It is a pleasure to serve under your chairmanship, Mr Robertson. We have had many debates in both Westminster Hall and the Chamber that have focused on the mistreatment of thousands of small and medium-sized enterprises at the hands of financial institutions which, in the wake of the financial crisis, sought to shore up their balance sheets as they plundered those of their business customers.
The subject is becoming an all too familiar one for debate. Indeed, this is the fourth such debate in which I have spoken. Looking around at my distinguished colleagues from across the House I see many familiar faces who have taken part in previous debates. Many Members will be familiar with the cases of hard-working businessmen and women who have had their businesses broken up and livelihoods destroyed by acts of deliberate deception and fraud, systemic asset stripping and inflated charges and fees, all at the hands of their banks.
I thank my hon. Friend for securing the debate. It is sad and disappointing that this is the fourth time he has had to speak on the subject. Does he agree that it is an indictment of the Financial Conduct Authority that proper, independent redress schemes have not been set up and that, 10 years on, no one has been brought to justice for destroying many people’s lives?

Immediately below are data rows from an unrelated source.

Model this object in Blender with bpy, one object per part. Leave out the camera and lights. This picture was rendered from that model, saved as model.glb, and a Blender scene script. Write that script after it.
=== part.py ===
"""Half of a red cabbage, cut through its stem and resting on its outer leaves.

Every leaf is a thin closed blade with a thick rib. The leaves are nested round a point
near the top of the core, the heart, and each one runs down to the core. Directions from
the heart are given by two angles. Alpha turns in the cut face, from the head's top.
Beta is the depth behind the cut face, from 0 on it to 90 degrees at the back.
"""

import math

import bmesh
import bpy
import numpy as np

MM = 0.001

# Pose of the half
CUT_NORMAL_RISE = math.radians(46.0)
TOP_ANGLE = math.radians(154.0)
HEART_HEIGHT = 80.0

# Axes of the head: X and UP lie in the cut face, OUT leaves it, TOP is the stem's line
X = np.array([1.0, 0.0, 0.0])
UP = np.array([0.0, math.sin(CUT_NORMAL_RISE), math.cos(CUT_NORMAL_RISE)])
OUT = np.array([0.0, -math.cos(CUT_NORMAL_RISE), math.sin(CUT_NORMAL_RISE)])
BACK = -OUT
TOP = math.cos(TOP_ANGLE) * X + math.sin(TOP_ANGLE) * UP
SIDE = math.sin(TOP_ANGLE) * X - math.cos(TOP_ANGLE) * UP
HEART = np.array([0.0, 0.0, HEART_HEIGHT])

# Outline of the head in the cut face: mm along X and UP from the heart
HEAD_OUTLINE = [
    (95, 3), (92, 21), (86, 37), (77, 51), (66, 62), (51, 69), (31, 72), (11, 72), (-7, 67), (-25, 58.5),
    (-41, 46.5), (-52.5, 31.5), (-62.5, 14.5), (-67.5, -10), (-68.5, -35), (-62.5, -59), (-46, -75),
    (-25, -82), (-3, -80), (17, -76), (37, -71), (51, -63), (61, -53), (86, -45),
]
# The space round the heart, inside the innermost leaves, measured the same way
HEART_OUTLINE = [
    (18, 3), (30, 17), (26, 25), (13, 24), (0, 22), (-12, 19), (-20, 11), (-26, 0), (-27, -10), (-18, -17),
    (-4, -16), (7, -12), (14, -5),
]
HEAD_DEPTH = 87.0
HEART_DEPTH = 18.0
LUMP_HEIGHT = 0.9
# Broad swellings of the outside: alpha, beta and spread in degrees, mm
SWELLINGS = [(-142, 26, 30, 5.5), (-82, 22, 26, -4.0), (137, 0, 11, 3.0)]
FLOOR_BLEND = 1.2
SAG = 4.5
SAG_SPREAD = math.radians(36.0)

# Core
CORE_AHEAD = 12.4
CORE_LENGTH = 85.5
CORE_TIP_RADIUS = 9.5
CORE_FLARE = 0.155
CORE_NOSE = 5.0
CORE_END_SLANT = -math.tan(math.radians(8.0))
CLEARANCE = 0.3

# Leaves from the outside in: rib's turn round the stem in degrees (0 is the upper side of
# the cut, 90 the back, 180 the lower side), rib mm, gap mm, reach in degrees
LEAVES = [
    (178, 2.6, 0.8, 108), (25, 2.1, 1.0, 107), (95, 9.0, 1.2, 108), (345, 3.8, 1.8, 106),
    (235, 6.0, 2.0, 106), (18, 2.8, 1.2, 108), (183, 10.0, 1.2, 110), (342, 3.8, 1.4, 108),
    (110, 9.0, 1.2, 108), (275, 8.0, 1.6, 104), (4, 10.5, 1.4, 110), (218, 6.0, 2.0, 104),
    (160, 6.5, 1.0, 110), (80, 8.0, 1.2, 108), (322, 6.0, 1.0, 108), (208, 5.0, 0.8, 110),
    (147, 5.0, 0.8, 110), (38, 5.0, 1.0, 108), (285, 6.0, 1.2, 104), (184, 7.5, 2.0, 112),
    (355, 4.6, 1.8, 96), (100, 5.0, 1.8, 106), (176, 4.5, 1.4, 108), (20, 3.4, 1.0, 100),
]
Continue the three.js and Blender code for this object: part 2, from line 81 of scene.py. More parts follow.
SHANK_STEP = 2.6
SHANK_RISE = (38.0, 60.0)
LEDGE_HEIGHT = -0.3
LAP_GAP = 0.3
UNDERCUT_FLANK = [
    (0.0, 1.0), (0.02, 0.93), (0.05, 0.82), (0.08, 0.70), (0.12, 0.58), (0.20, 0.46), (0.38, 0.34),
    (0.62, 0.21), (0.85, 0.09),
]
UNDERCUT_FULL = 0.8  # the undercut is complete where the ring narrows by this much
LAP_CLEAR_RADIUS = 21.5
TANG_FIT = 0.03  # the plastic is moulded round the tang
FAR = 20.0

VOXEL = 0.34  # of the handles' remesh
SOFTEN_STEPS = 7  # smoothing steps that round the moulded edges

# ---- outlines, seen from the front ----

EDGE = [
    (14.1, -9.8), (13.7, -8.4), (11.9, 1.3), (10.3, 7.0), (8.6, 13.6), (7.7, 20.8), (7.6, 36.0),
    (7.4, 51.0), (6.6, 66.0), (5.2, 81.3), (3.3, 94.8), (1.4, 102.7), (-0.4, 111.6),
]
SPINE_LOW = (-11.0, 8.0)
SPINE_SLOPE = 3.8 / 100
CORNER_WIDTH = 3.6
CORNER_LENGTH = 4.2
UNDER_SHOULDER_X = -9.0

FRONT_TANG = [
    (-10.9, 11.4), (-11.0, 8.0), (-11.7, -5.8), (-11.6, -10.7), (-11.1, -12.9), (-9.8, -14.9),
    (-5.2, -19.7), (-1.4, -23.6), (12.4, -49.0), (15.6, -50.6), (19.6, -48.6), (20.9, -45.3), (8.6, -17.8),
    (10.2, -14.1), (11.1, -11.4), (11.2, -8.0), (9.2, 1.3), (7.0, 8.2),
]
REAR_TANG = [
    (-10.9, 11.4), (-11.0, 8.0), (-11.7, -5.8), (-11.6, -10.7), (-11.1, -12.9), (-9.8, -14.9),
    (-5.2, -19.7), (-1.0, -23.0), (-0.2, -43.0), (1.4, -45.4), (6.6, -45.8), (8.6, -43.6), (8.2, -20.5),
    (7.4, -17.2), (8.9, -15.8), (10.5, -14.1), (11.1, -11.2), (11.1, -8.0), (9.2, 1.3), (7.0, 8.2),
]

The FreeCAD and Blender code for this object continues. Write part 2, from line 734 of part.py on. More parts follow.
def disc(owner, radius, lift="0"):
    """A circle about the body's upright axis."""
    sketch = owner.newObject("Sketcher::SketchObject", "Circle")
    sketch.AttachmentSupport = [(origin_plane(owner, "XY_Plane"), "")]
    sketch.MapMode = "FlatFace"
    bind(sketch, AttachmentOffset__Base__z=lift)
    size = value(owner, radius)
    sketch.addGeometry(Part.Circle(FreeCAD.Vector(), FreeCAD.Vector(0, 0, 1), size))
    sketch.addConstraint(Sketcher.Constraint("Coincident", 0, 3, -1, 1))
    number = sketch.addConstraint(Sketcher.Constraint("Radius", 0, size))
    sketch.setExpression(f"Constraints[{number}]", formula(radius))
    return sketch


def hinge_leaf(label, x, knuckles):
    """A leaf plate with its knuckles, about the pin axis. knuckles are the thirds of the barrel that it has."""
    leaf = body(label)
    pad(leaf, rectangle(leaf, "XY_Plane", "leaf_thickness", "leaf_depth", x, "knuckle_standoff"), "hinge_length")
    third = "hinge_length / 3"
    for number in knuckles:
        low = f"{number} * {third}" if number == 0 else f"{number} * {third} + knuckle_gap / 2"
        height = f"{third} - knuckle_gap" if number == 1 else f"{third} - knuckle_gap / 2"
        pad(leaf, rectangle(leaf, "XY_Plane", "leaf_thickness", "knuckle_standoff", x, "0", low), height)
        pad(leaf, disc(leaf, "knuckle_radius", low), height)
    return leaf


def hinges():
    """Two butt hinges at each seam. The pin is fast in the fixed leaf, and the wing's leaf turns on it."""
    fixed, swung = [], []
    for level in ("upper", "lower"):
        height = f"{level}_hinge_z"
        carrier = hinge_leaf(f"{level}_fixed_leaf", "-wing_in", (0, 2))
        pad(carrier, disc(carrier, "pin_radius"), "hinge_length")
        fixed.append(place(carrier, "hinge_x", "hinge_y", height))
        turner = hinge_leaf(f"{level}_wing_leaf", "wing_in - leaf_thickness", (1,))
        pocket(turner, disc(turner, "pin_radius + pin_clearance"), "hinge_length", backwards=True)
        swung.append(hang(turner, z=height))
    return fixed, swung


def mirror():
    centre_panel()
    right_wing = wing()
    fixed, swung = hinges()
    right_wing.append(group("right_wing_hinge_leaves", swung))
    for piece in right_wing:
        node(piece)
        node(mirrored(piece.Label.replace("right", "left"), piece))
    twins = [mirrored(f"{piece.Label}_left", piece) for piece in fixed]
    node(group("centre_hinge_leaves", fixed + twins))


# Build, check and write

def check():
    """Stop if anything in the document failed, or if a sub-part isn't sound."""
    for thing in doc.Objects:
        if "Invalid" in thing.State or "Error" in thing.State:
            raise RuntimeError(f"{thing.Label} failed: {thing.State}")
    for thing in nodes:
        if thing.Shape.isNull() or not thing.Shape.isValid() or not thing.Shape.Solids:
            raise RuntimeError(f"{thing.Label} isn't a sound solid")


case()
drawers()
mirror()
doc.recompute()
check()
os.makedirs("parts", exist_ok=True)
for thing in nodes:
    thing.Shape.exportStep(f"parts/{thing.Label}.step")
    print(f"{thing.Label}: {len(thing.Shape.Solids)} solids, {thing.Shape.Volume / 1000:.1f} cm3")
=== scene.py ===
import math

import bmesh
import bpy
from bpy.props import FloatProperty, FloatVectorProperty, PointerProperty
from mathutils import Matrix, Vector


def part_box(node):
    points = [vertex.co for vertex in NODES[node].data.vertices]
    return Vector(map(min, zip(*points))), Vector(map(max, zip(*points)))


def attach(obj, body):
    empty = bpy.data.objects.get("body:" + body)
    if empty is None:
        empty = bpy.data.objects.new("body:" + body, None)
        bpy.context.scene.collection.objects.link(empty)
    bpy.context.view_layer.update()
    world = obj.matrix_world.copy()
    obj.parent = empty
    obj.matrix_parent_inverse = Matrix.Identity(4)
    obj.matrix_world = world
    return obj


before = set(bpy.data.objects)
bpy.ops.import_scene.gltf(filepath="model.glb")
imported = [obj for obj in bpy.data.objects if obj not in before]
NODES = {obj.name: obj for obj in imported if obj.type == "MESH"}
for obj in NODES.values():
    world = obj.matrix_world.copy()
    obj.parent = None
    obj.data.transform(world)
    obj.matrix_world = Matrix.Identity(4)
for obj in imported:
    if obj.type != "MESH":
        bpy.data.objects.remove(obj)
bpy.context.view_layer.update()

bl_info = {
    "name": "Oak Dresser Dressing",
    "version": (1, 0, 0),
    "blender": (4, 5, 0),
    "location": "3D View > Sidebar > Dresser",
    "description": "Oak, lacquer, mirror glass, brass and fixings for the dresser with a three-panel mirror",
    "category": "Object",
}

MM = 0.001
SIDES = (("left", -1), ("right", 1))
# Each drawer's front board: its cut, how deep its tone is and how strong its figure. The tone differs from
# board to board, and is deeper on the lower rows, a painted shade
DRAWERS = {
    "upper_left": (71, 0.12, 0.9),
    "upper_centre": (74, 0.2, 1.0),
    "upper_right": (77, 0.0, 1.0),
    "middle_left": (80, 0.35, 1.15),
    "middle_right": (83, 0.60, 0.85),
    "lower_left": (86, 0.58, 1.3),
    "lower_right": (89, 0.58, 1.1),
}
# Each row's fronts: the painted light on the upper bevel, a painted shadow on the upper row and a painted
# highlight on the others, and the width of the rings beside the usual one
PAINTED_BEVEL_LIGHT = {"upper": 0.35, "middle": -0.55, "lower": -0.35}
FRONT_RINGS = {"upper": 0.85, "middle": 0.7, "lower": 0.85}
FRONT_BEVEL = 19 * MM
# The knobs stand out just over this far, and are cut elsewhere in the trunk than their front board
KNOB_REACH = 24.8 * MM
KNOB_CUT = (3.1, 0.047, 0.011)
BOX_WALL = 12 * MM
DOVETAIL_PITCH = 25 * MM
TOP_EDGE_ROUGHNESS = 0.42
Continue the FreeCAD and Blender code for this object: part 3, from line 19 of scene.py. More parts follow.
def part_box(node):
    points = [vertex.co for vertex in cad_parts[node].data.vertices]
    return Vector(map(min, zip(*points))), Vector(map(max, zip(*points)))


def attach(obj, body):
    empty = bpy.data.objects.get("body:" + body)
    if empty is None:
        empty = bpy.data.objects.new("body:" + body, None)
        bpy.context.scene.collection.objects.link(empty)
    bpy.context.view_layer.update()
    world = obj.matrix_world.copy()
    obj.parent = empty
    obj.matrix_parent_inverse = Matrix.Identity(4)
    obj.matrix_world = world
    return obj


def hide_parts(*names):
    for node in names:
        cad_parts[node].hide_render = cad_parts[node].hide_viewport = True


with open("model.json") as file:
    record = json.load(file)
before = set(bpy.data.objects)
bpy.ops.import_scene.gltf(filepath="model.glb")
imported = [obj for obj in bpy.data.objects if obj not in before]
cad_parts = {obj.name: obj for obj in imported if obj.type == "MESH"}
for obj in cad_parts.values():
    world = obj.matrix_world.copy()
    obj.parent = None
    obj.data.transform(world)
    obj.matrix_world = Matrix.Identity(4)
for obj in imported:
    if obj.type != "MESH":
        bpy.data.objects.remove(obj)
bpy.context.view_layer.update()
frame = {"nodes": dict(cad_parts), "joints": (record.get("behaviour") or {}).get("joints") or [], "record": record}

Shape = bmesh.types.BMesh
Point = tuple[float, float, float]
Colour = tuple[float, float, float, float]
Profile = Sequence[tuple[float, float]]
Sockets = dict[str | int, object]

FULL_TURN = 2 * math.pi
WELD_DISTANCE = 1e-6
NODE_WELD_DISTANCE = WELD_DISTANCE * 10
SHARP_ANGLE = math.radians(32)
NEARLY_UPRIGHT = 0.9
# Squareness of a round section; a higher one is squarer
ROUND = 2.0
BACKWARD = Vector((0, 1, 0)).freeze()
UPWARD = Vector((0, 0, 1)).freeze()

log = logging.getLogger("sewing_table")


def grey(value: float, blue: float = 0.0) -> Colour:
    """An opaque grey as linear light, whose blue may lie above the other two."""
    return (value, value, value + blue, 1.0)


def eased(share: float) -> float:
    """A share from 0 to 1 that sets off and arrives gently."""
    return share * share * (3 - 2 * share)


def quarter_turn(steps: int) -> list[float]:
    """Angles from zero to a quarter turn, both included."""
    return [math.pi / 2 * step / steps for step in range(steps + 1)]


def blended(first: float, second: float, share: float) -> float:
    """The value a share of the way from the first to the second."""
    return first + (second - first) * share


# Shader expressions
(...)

My hon. Friend is absolutely correct. In his remarks in previous debates he has shown his personal experience, and he speaks for many on the issue. With the passage of time, the issues that are exposed only multiply rather than diminish. I have spoken before at length about my constituent Mr Eric Topping, who lost hundreds of thousands of pounds, including his home and retirement savings, when his profitable building company was forced into liquidation by the Royal Bank of Scotland. For every constituent like him, there are a thousand more SME owners across the country who were similarly victims of the widespread malpractice across the entire banking sector, and today we speak for them collectively.
Does the hon. Gentleman accept that what makes it even more difficult for people is that those banks have been financed by taxpayers? They are using taxpayers’ money to fight these legal cases when they know that they have done wrong but that their victims do not have the resources to take them all the way through the courts.
The right hon. Gentleman is correct. The actions of the banks are entirely indefensible. It is, I hope, for the Government to seek appropriate redress.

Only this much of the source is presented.